Eigenschap van rangorde: lang vs. normaal vs kort (visuele inspectie).
Eigenschap kwantiteit: lengte uitgedrukt in centimeters (cm).
Kwantiteit uitgedrukt in meeteenheden, die algemeen geaccepteerd zijn (in het geval van
lengte of gewicht).
Schaal met een absoluut nulpunt:
Betekent: afwezigheid van de eigenschap.
Bijv. afstand in meters: de trein heeft 0 meters afgelegd.
Schaal met een relatief nulpunt:
Toekenning van nul aan een arbitraire waarde.
Bijv. temperatuur in Celsius of Fahrenheit: Hierbij betekent nul niet de afwezigheid
van temperatuur.
, Meetniveaus
Een variabele gemeten op een nominale schaal:
Homo – hetero – anders (0,1,2 of a,b,c).
Republikeins – democratisch – onafhankelijk (Amerikaanse politieke voorkeuren; R, D, I).
Geïnfecteerd – niet geïnfecteerd (0-1).
Een nominale variabele heeft de eigenschap van identiteit, maar niet rangorde of kwantiteit. De
verdeling van een nominale variabele wordt gegeven door de kansen van de klassen. Een latente
nominale variabele heeft latente klassen.
Een variabele gemeten op een ordinale schaal:
De toegewezen symbolen geven een rangorde weer, zijn waarden op een ordinale schaal. De
ordinale schaal geeft rangorde langs één dimensie.
Heeft de eigenschappen van identiteit en rangorde, niet van kwantiteit.

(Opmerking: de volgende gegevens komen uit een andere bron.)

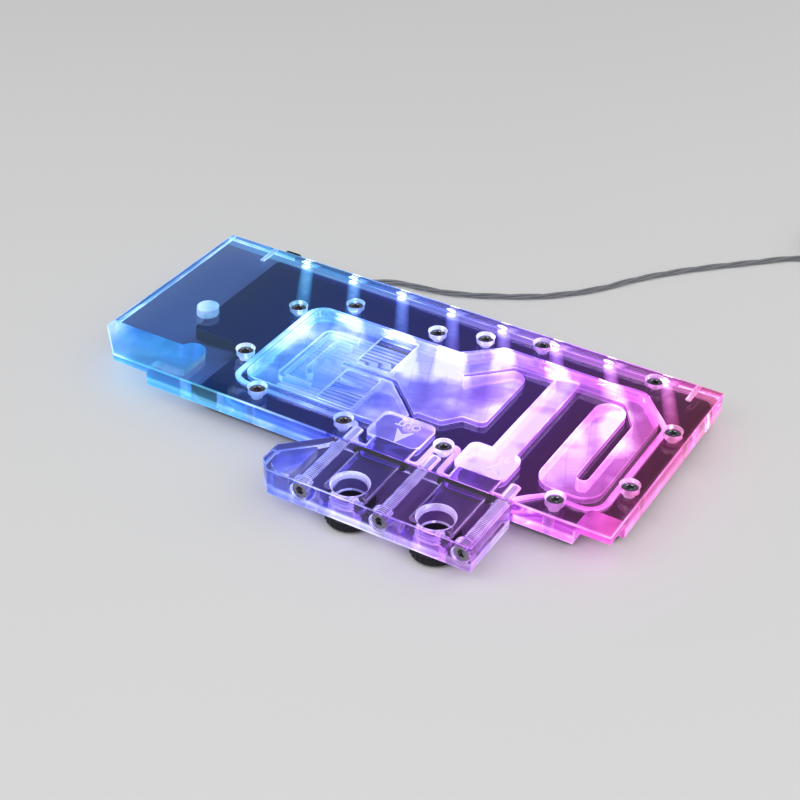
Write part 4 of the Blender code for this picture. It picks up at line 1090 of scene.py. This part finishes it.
COVER_OUTLINE = ((15.5, 0, 0.8), (236, 0, 0.6), (236, 105, 0.6), (0, 105, 0.6), (0, 15.5, 0.8))
cover = slab("clear_cover", COVER_OUTLINE, COVER_BOTTOM, COVER_TOP, acrylic_edge, make_underside())
carve(cover, [*coolant, *others, *marks])
ride(cover, "acrylic_cover", slot="acrylic")
print("cover faces:", len(cover.data.polygons), [m.name for m in cover.data.materials])


# %% [markdown]
# ## Terminal block
#
# A second piece of acrylic stands in front of the cover and carries both ports. Threads can be cut as
# a true helix, but under clear acrylic the eye reads them as stacked rings, so the port cutter is one
# turned body with a toothed side.

# %% Ports with their threads
THREAD_PITCH, THREAD_MINOR, THREAD_MAJOR = 1.337, 5.85, 6.5
TERMINAL_FRONT = -30.8
TERMINAL_OUTLINE = (
    *((111.2, TERMINAL_FRONT, 0.8), (197, TERMINAL_FRONT, 0.6), (197, -0.3, 0.6)),
    *((121.5, -0.3, 0.8), (105.8, -16, 0.8), (105.8, -25.4, 0.8)),
)
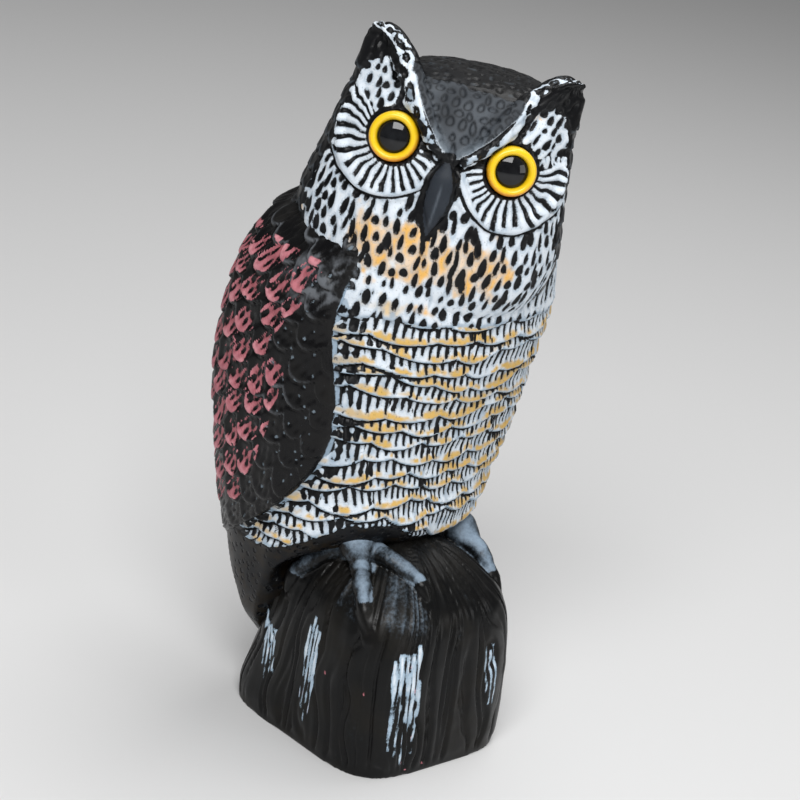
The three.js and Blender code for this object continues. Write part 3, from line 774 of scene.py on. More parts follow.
def wing_edge(drawn):
    sweep = np.clip((190 - drawn) / 135, 0, 1)
    return np.radians(60 + 6 * ease(drawn, 200, 255) + 113 * sweep ** 1.9)


def on_wing(angle, drawn):
    past = np.abs(angle) - wing_edge(drawn)
    return ease(past, 0.01, 0.06) * fade(drawn, 292, 306) * ease(drawn, 52, 64)


def body_base(angle, drawn, lift):
    half, front, middle, back, power = (read(BODY_TABLE, drawn, column) for column in (1, 2, 3, 4, 5))
    chest_power = 2 + 0.3 * bump(drawn - 172, 45)
    radius = outline(angle, half, middle - front, back - middle, chest_power, power) * SHARE + lift
    x, y = np.sin(angle) * radius, middle * SHARE - np.cos(angle) * radius
    return np.stack([x, y, level(drawn)], axis=1)


def body_grid(name, columns, rings, rings_at, drawn_at, shares_at, parts):
    """A closed skin of the body's form. shares_at gives, along the turn from the front, where the wing's
    edge lies, and parts how far the surface sinks on the breast's side and on the wing's side of it."""
    bm, turn, ring = sphere_grid(columns, rings)
    drawn = np.interp(ring, rings_at, drawn_at)
    edge = wing_edge(drawn)
    size = np.abs(turn)
    bent = np.where(size < shares_at, edge * size / shares_at,
                    edge + (math.pi - edge) * (size - shares_at) / (1 - shares_at))
    angle = np.sign(turn) * bent
    past = np.abs(angle) - edge
    wing = on_wing(angle, drawn) * ease(drawn, 80, 125)
    wing = np.where(angle > 0, wing * ease(past, 0.0, 0.4), wing)
    sunk = parts[0] * ease(-past, 0.0, 0.05) + parts[1] * ease(past, 0.03, 0.12)
    sunk = sunk + np.where(angle > 0, parts[0] * 0.12 * fade(past, 0.05, 0.2), 0.0)
    points = body_base(angle, drawn, WING_THICKNESS * wing - sunk)
    for pole, at in ((ring < 1e-4, 328), (ring > 1 - 1e-4, 28)):
        points[pole] = (0, float(read(BODY_TABLE, at, 3)) * SHARE, level(at))
    move_vertices(bm, points * MM)
    piece = new_piece(name, bm)
    return piece, angle, drawn, past


def arc_length(angle):
    """Length round the body from its front to an angle, at its widest level."""
    steps = np.linspace(0, math.pi, 400)
    ring = body_base(steps, np.full(400, 215.0), 0.0)
    run = np.concatenate([[0], np.cumsum(np.linalg.norm(np.diff(ring, axis=0), axis=1))])
    return np.interp(np.abs(angle), steps, run)


# The rows' lower edge: degrees round from the front, and height in millimetres
HEM_TURN = [-110, -102, -88, -81, -71, -64, -56, -50, -39, -24, -16, -8, 4, 25, 35, 46, 60, 80, 100]
HEM_HEIGHT = [105, 105, 109, 113, 120, 126, 131, 134, 135.5, 134, 129, 125, 123, 121, 125, 126, 121, 113, 105]
# The bib's lower corners: degrees round the head, and how far down the white reaches
BIB_TURN = [0, 15, 37, 47, 54, 64, 70, 90]
BIB_DROP = [120, 108, 75, 72, 71, 66, 56, 40]


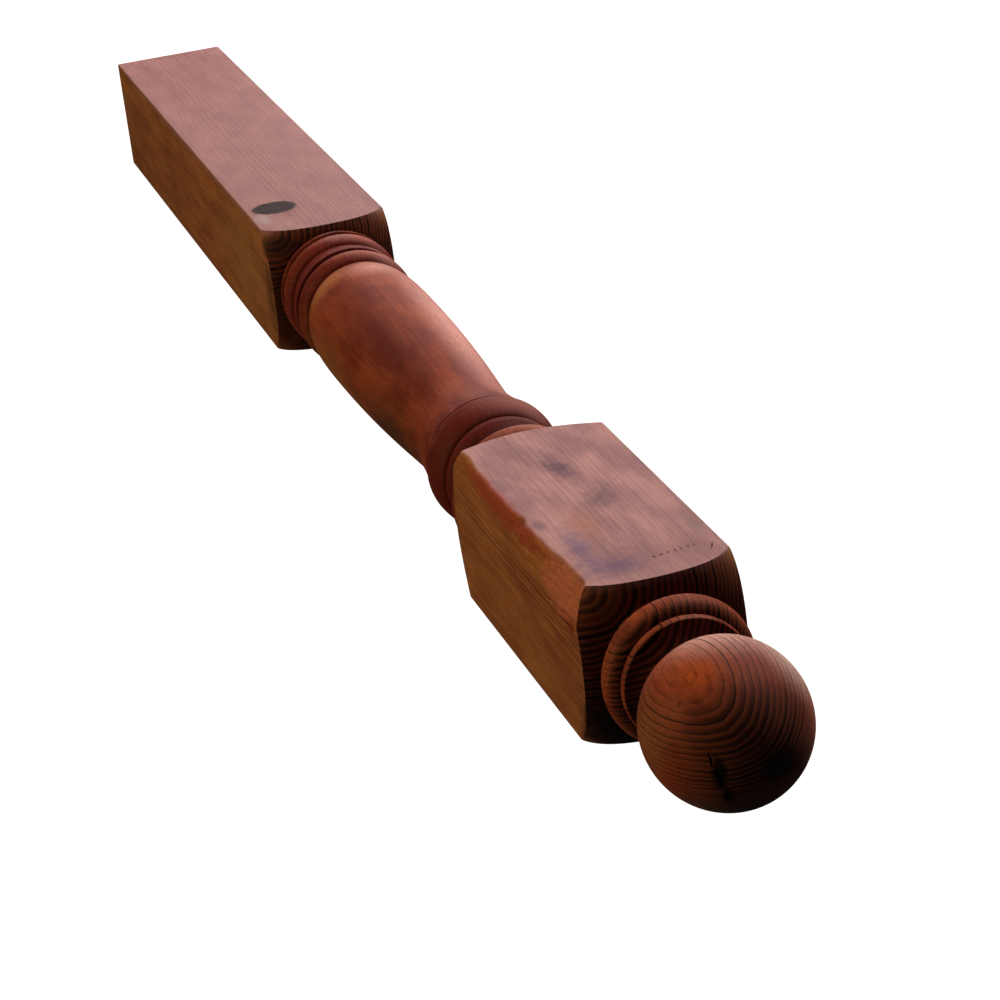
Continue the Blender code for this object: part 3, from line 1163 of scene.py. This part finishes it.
        # Streaks count most on the planed faces, where the fibres run flat, and least on weathered wood
        streaky = add_node(tree, Kind.RANGE, {"Value": planed, "To Min": self.streak_share[0],
                                              "To Max": self.streak_share[1]})
        streaky = add_node(tree, Kind.MATH, {0: weathered, 1: self.weathered_streaks, 2: streaky},
                           operation="MULTIPLY_ADD")
        cloud = add_node(tree, Kind.MIX, {SHARE: streaky, NUMBER_A: tones[0], NUMBER_B: tones[1]},
                         data_type="FLOAT")
        colours = ((self.turned_dark, self.turned_light), (self.planed_dark, self.planed_light),
                   (self.weathered_dark, self.weathered_light))
        turned, *others = [
            add_node(tree, Kind.MIX, {SHARE: cloud, COLOUR_A: linear(dark), COLOUR_B: linear(light)},
                     data_type="RGBA").outputs[MIXED_COLOUR]
            for dark, light in colours
        ]
        colour = turned
        for share, tone in zip((planed, weathered), others):
            colour = add_node(tree, Kind.MIX, {SHARE: share, COLOUR_A: colour, COLOUR_B: tone},
                              data_type="RGBA").outputs[MIXED_COLOUR]
        return colour

    def _grained(
        self, tree: Tree, early: Source, late: Source, end_late: Source, end_share: Source
    ) -> Source:
        """Draws ring lines and end grain over the early wood.

        Args:
            tree: The node tree.
            early: The early wood's colour.
            late: The ring lines' darkness along the grain.
            end_late: Their darkness on end grain.
            end_share: The share of end grain.

        Returns:
            The wood's colour.
        """
        along = {SHARE: late, COLOUR_A: early, COLOUR_B: linear(self.late)}
        across = {SHARE: end_late, COLOUR_A: linear(self.end_early), COLOUR_B: linear(self.end_late)}
        side, end = [add_node(tree, Kind.MIX, plugs, data_type="RGBA").outputs[MIXED_COLOUR]
                     for plugs in (along, across)]
        return add_node(tree, Kind.MIX, {SHARE: end_share, COLOUR_A: side, COLOUR_B: end},
                        data_type="RGBA").outputs[MIXED_COLOUR]

    def _gritty(self, tree: Tree, colour: Source, fibre: Source, weathered: Source) -> Source:
        """Darkens and lightens the wood along its fibres.

        Args:
            tree: The node tree.
            colour: The wood's colour.
            fibre: The fibres' height.
            weathered: The weathered share.

        Returns:
            The colour with its fibres.
        """
        # Sun and rain have felted the weathered face, so its fibres stand out less
        lowest = add_node(tree, Kind.RANGE, {"Value": weathered, "To Min": self.grit_lowest,
                                             "To Max": self.grit_lowest_weathered})
        grit = add_node(tree, Kind.RANGE,
                        {"Value": fibre, "From Min": self.grit_range[0], "From Max": self.grit_range[1],
                         "To Min": lowest, "To Max": self.grit_highest})
        return add_node(tree, Kind.VECTOR, {0: colour, "Scale": grit}, operation="SCALE")

    def _surface(self, tree: Tree, colour: Source, late: Source, fibre: Source) -> Source:
        """Makes the shader: a low bump of fibres and ring lines, and a soft uneven sheen.

        Args:
            tree: The node tree.
            colour: The finished colour.
            late: The ring lines' darkness.
            fibre: The fibres' height.

        Returns:
            The shader.
        """
        height = add_node(tree, Kind.MATH, {0: late, 1: self.line_depth, 2: fibre},
                          operation="MULTIPLY_ADD")
        bump = add_node(tree, Kind.BUMP, {"Strength": self.bump_strength, "Distance": self.bump_height,
                                          "Height": height})
        gloss = add_node(tree, Kind.RANGE,
                         {"Value": fibre, "From Min": self.gloss_range[0], "From Max": self.gloss_range[1],
                          "To Min": self.roughness - self.smoother,
                          "To Max": self.roughness + self.rougher})
        return add_node(tree, Kind.SURFACE,
                        {"Base Color": colour, "Roughness": gloss, "Normal": bump, "IOR": self.refraction,
                         "Specular IOR Level": self.specular, "Sheen Weight": self.sheen,
                         "Sheen Roughness": self.sheen_roughness, "Sheen Tint": linear(self.sheen_tint)})


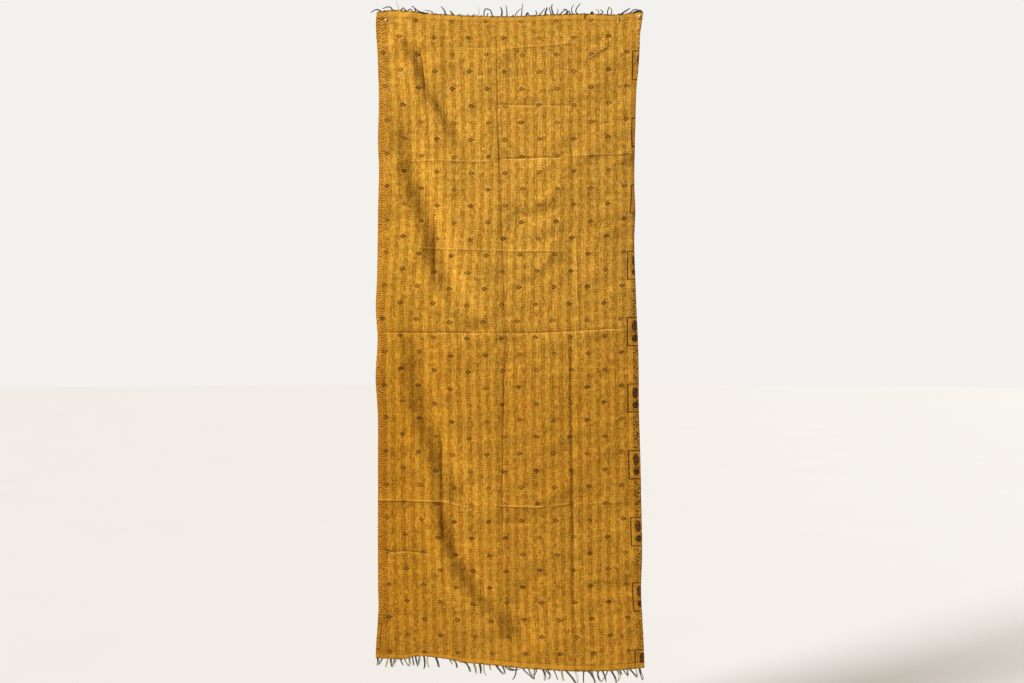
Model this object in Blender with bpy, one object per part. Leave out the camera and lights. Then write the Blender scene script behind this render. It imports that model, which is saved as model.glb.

Kansen/proporties van de waarden bepalen de verdeling van de variabele.
Een variabele gemeten op een intervalschaal:
Intervalschaal biedt een rangorde van objecten waarbij verschillen in schaalwaarden
verschillen in hoeveelheid tot uitdrukking brengen.
Verschillen zijn interpreteerbaar in terms van meeteenheden:
Baby A verschilt 1 eenheid (graden) van baby B.
Baby A verschilt 3 eenheden (graden) van baby D.
Het verschil tussen A en D (3 graden) is 3x het verschil tussen A en B (1 graad).
Intervalschaal heeft eigenschappen van identiteit, volgorde en hoeveelheid, maar de
nulwaarde is willekeurig (relatief).
Een variabele gemeten op een ratio schaal:
Eigenschap van identiteit, rangorde, kwantiteit en een absoluut nulpunt. Een interval met een
absoluut nulpunt is een ratio schaal.
Lengte in cm, gewicht in kg, tijd in seconden, afstand = lengte, temperatuur in Kelvin.